I guess my Mama and I will meet in the by and by? Right now she seems to not be able to see the Forrest for the trees and visa versa. That's Adoption for ya. It Puts you in another persons box. And afterwards. After you grow up like your Mama wanted you too? There is no reward. No pay off. No Mama.
- I mean I got to the point of watch my Mama dangled over there behind the sister curtain and thought to myself?" She's right there?" I think to myself, "I just need to get through all this stuff between us". There are years between us, and what Adoption said in the 60's is definitely between us, and then there's what I experienced that doesn't match what Adoption said, there is my Mama's guilt and shame that seems to be between us, and there is what my kids said to clear up, there is what strangers said, and finally, but not all, there is my feelings about it, and they are still are very strong to forge ahead and keep going. I keep going, chiseling away at the lies that keep my Mama from me.
- I just know in my heart this is all a mistake. She loves me. What Mama doesn't love her child? Not mine? She's such a nice lady? She's a Christian. She helps people. Why won't she help me? Like all I want it time and a story. I wish to get into her inner circle. I wish to earn her trust. My truth is my bond. It may be ugly to you now, but it is my highest gift to show my loyalty. I've been loyal. To them both. My Mama's. I have done my best to keep showing up and doing my best.
- I guess my Mama changed A lot since I knew her. She's so uptight and if it's not scripture go away. It's hard building a case like mine when your up against what the authorities said back then? It's hard doing it by yourself. I've asked my family for help. Yep. I have. I've talked to my kids and asked them to help me do better. But they are to busy living. And they don't care about me and my Mama.
- I wonder why my Mama can't see my good side in my baby she loves so much? She came from me? And was raised by me? Like that's what Adoption does. Takes your credit awAy. It's like your some ghost. It's kind of like Chelsie's me. And my Mama likes her. But not me? Sounds crazy. I know. It's like I am some trash can for her to throw all the family garbage into and if I open my lid, I smell and they don't like that. And I don't even get to say I don't like it?
- It's like my whole family is having fun with her and I have to watch outside the window. Silly. She's just a woman. Why does she mean so much to me? She's my Mama, that's why.

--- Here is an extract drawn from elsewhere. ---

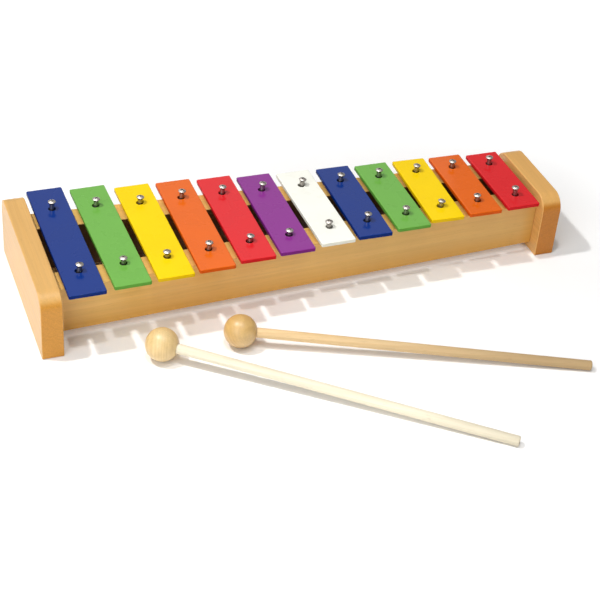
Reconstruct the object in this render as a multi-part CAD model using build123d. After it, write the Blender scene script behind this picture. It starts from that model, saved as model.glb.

I figured that my sisters would fill me in, wrong. I figured we would learn together. Wrong. I represent a part of my Mama's life she would just rather not talk about. Shhhhhh. Don't speak of me, it will upset her. And I feel like, she's been upset for years guys. She gave her baby away. And that's hard. Maybe she should talk about it. And maybe we should support her in being ok and working through it all?
It's hard to do the family math without all of the numbers. Call me crazy. I feel that if she could articulate it to me, that she would feel a lot better. I'm the one who needs to hear about it. It's our story. My sisters have lived with the woman beyond relinquishment and the story. And they love her too. I get that. They must think I am hurtin her. But what I see is that she's hurt already but no one can see it. But me. The one who shared that pain with her. I drank the cup with her. She gave her cups to me, but I woke up from the poison. She hasn't. And I'm trying to wake her up.
Lord. I pray for my sisters. I pray this prayer. I pray that all the thoughts they have about me will be cleared up. I ask that you send angels to them all. I pray those angels will speak the words that clear my name. I ask that you bind the words and thoughts about me that are not for the glory of god. I ask that gran gran and gramma rough would send signs to them. To show them the way back to family. Amen.
This life makes me looks crazy. Adoption makes me look crazy. Not many hold on to their Mama's like me.